The "development" aspect of the book kind of made me rock back for a minute, because it made me realize a longstanding implicit assumption of mine - the notion that a human's lifetime is a developmental experience (emotionally and intellectually). This notion is highly ingrained, tied to a concept of lifelong "spiritual development" (which can occur whether one is religious or not). I operate under an assumption that a life-long developmental process is a fundamental aspect of the human experience. The thing to ponder is, what would be an alternative to this perspective? I don't think it's the notion of being "stuck" - that just brings you back to the context of development. Humans aren't simply random, either - memory comes into play, somehow. And regardless, I *do* think the book is correct that one's personal development is intimately tied to one's relationships with others, even though the book has defined the nature of those relationships a bit narrowly. Working through this line of thinking has been helpful in figuring out why I put emphasis on long-term relationships (best friend, family members) in thinking about my own identity and priorities.

Food for thought, at least.

I also suspect that, regardless of whether one accepts the underlying theories or not, the prescribed set of activities will nurture a relationship in concrete, pragmatic ways, by creating structured opportunities to talk about and practice good, kind, and loving behavior. Will I sit down and do them? I'm not sure yet. But I can't help thinking about them anyway.

There's also a section in the book on figuring out how to express and deal with anger in constructive ways. I hadn't thought about the subject so directly before, but it touches on the notion that it's important to be able to express and experience the full range of one's human emotions.

-

While work is busy, I have grabbed the closest fluffy read I could find, Gnarr, about the Icelandic comedian who unexpectedly launched a political career, starting a new political party, the Best Party. After that, I am going to read The Book on Forgiveness, and then I think Nonviolent Communication. I suspect these two will be thought-provoking as well.

Comments

( 2 remarks — Remark )
randomdreams
Sep. 23rd, 2015 03:34 am (UTC)
I was looking through Gnarr the other day. It looks like a lot of fun.

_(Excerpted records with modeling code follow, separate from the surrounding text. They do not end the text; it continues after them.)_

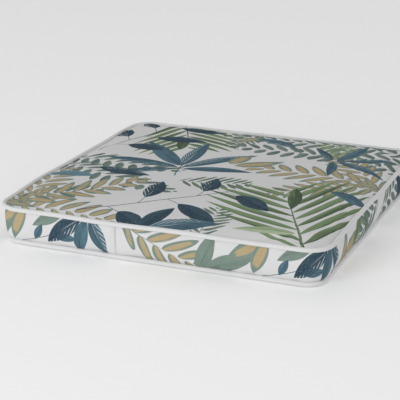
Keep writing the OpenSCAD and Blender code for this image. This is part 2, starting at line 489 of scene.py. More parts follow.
def gold_sprays(art, x, y, turn):
    """Sage leaflets with ochre middles on stems that part from one root."""
    for heading, length, bend in ((-34, 170, -0.12), (0, 200, 0.1), (36, 160, 0.12)):
        frond(
            art, x, y, turn + heading, length, 36, 8, fat=0.73, sweep=0.85, bend=bend,
            ink=GOLD, eye=0.58, tone=-0.15, grow=0.33,
        )  # fmt: skip


def draw_panel(art):
    """The motifs of a panel, from the back of the layers to the front. Places are in mm from its middle."""
    for x, y, turn, length, bend in (
        (228, 196, 188, 300, -0.1), (224, 226, 180, 250, -0.06), (230, 152, 194, 270, -0.16),
        (226, 110, 182, 160, -0.2), (-226, -20, -34, 220, 0.2), (-228, 12, -22, 180, 0.24),
    ):  # fmt: skip
        frond(art, x, y, turn, length, 31, length // 20, fat=0.69, sweep=0.6, bend=bend, peak=0.5)
    small = ((-222, -196, 28, 130), (60, -226, 86, 84), (-34, -56, 4, 96), (-12, 222, -104, 84))
    for x, y, turn, length in small:
        frond(art, x, y, turn, length, 28, 8, fat=0.7, sweep=0.75, bend=0.1, peak=0.5, ink=(SLATE, GREEN))
    gold_sprays(art, 226, 26, 172)
    gold_sprays(art, -216, -214, 40)
    frond(art, 96, 206, -58, 90, 34, 6, fat=0.72, sweep=0.8, ink=YOUNG, tone=0.1)
    palm(art, 196, -222, 118, 196, 8)
    palm(art, -146, 226, -62, 150, 7)
    fan(art, -62, 10, 112, 6)
    fan(art, 142, 112, 24, 5, 0.7)
    branch(art, -112, -204, 30, 210, 5)
    branch(art, -206, 44, 62, 160, 5)
    leaf(art, 60, 150, 150, 76, 24, 0.1, BLUES, 0.6, 0.45, nicks=8)
    leaf(art, 222, -52, 150, 62, 22, 0.1, BLUES, 0.5, 0.45)
    leaf(art, -224, -88, 12, 78, 26, -0.1, (TEAL, SKY), 0.4, 0.45)
    leaf(art, -28, 150, 52, 44, 18, 0.1, GOLD, -0.35, eye=0.55)
    leaf(art, 12, 30, 34, 74, 27, 0.1, GOLD, -0.35, eye=0.55)
    leaf(art, 4, 36, 84, 58, 24, -0.1, GOLD, -0.35, eye=0.6)
    leaf(art, -12, -222, 26, 96, 30, -0.1, BLUES, 0.5, 0.45, nicks=12)
    leaf(art, -20, -222, 62, 66, 26, 0.1, NAVIES, 0.5, 0.45)
    leaf(art, -160, -40, -16, 84, 26, 0.1, NAVIES, 0.6, 0.45, nicks=9)


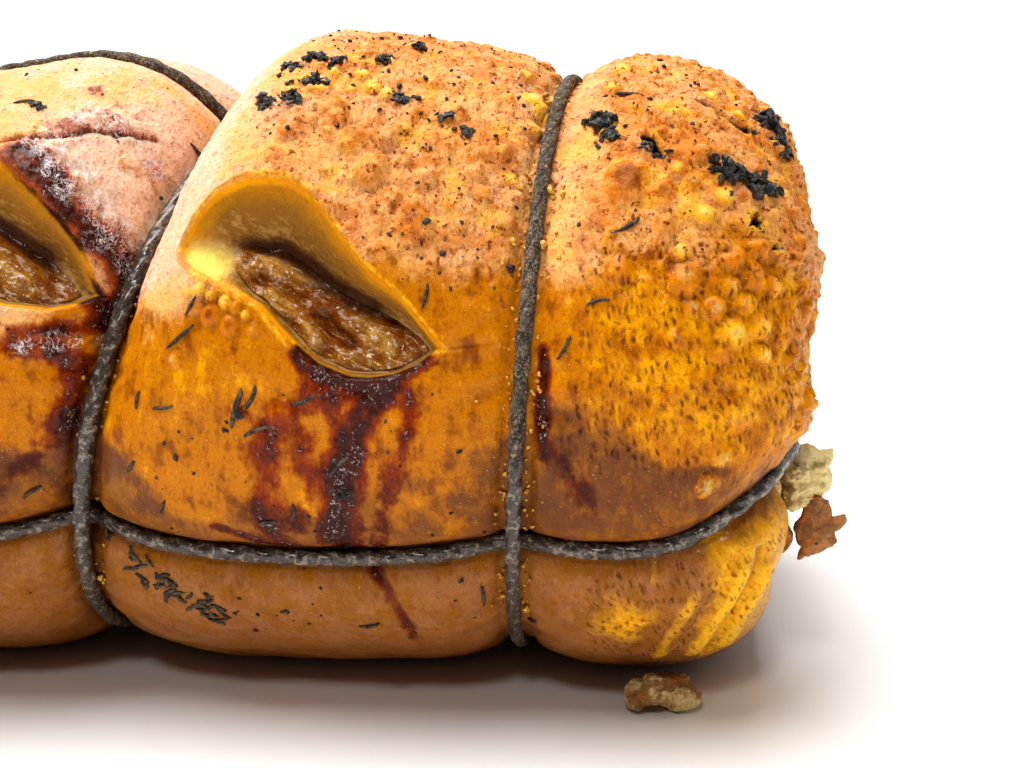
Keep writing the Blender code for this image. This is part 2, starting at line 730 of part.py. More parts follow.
def make_ties(tree):
    """The lengthwise loop, the strand along the top and the rings over them."""
    loop = side_path(tree)
    strand = top_path(tree, loop)
    long_loop = clear_chords(even_path(loop, True, LONG_STEP), tree, [], True)
    top_strand = clear_chords(even_path(strand, False, LONG_STEP), tree, [], False)
    dress(make_twine("long_loop", long_loop, True), "twine")
    dress(make_twine("top_strand", top_strand, False), "twine")
    under = [long_loop + long_loop[:1], top_strand]
    for name, tie in TIES.items():
        path = tie_path(tie, tree, under)
        path = clear_chords(even_path(path, True, RING_STEP), tree, under, True)
        ring = make_twine(name, path, True)
        dress(boolean(ring, "UNION", make_knot(name, path, tree)), "twine")


def make_material(key):
    """A plain shader with the colour and roughness of one kind of surface."""
    name, colour, roughness = MATERIALS[key]
    material = bpy.data.materials.get(name) or bpy.data.materials.new(name)
    material.use_nodes = True
    shader = material.node_tree.nodes["Principled BSDF"]
    shader.inputs["Base Color"].default_value = (*colour, 1.0)
    shader.inputs["Roughness"].default_value = roughness
    shader.inputs["Metallic"].default_value = 0.0
    return material


def make_stuffing():
    """The spiral of stuffing with the lumps that stand out at both ends."""
    band = make_prism("stuffing", spiral_outline(0.0), STUFFING_HALF)
    lumps = [
        lump(f"lump_{i}", centre, halves, rough=0.30, segments=12, rings=7)
        for i, (centre, halves) in enumerate(SEAM_LUMPS)
    ]
    return boolean(band, "UNION", lumps, "MANIFOLD")


def dress(item, key):
    """Give an object its one material and smooth shading."""
    item.data.materials.clear()
    item.data.materials.append(make_material(key))
    return shaded(item)


for old in list(bpy.data.objects):
    bpy.data.objects.remove(old)
PART = bpy.data.collections.new("porchetta")
bpy.context.scene.collection.children.link(PART)

stuffing = dress(make_stuffing(), "stuffing")
roll = make_roll()
bare = bmesh.new()
bare.from_mesh(roll.data)
skin_tree = BVHTree.FromBMesh(bare)
bare.from_mesh(stuffing.data)
make_ties(BVHTree.FromBMesh(bare))
bare.free()

hollows = [make_slit_cutter(name, *slit) for name, slit in SLITS.items()]
hollows.append(make_prism("bore", spiral_outline(FIT_GAP), 0.2))
hollows += [
    lump(f"pocket_{i}", centre, [half + FIT_GAP for half in halves], segments=12, rings=7)
    for i, (centre, halves) in enumerate(SEAM_LUMPS + (FALLEN_LUMP,))
]
boolean(roll, "DIFFERENCE", hollows)
boolean(roll, "UNION", make_toppings(skin_tree), "MANIFOLD")
dress(roll, "roll")
fallen = lump("fallen_stuffing", *FALLEN_LUMP, rough=0.25, segments=12, rings=7)
dress(fallen, "fallen_stuffing")
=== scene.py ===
"""Looks of a porchetta: a boned, stuffed and rolled joint of pork, tied with twine and roasted.

The roll lies along X with its slits towards -Y. A place on its surface is given by two numbers.
The first runs along the roll: -1 to 1 on the straight part, on to 2 down the rounded shoulder
and on to 3 in the middle of the end face. The second is the angle round the roll in degrees,
from the top towards -Y. Both are counted before the ties lean over.
"""

from __future__ import annotations

import itertools
import logging
import math
from collections.abc import Callable, Sequence
from dataclasses import dataclass
from enum import Enum
from functools import reduce
from operator import add

import bpy
import numpy as np
from mathutils import Matrix

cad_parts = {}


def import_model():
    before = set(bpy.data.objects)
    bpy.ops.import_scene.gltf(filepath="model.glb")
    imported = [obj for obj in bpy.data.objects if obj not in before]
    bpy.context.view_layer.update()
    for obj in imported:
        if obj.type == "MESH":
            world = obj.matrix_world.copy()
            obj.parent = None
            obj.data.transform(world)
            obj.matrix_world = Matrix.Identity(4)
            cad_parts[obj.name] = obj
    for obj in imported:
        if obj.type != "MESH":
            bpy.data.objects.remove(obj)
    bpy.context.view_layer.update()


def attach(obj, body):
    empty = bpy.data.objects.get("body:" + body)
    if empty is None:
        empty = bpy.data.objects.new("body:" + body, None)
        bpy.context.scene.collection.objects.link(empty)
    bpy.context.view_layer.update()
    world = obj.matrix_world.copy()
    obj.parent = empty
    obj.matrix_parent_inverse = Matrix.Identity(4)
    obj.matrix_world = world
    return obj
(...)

I've tried hard to do the 'closing your exits' thing.
rebeccmeister
Sep. 23rd, 2015 02:39 pm (UTC)
Yes, Gnarr is refreshing!

The book Opening Up uses slightly different language to talk about "closing your exits," and I kind of prefer its language. In a nutshell, it says that relationships take time. If you're going to try to maintain more than one relationship, you need to be really pragmatic about this element.

I mean, my overall feeling is that having a relationship with just one other person is enough of a stretch that I wouldn't want to try maintaining multiple romantic relationships simultaneously. And S and I both feel like just keeping the one relationship going is hard when we're both stretched pretty thin among other commitments. In general, those other commitments don't represent avoidance behavior, but at the same time we *do* need to work at the whole aspect of continually making time and space for the relationship.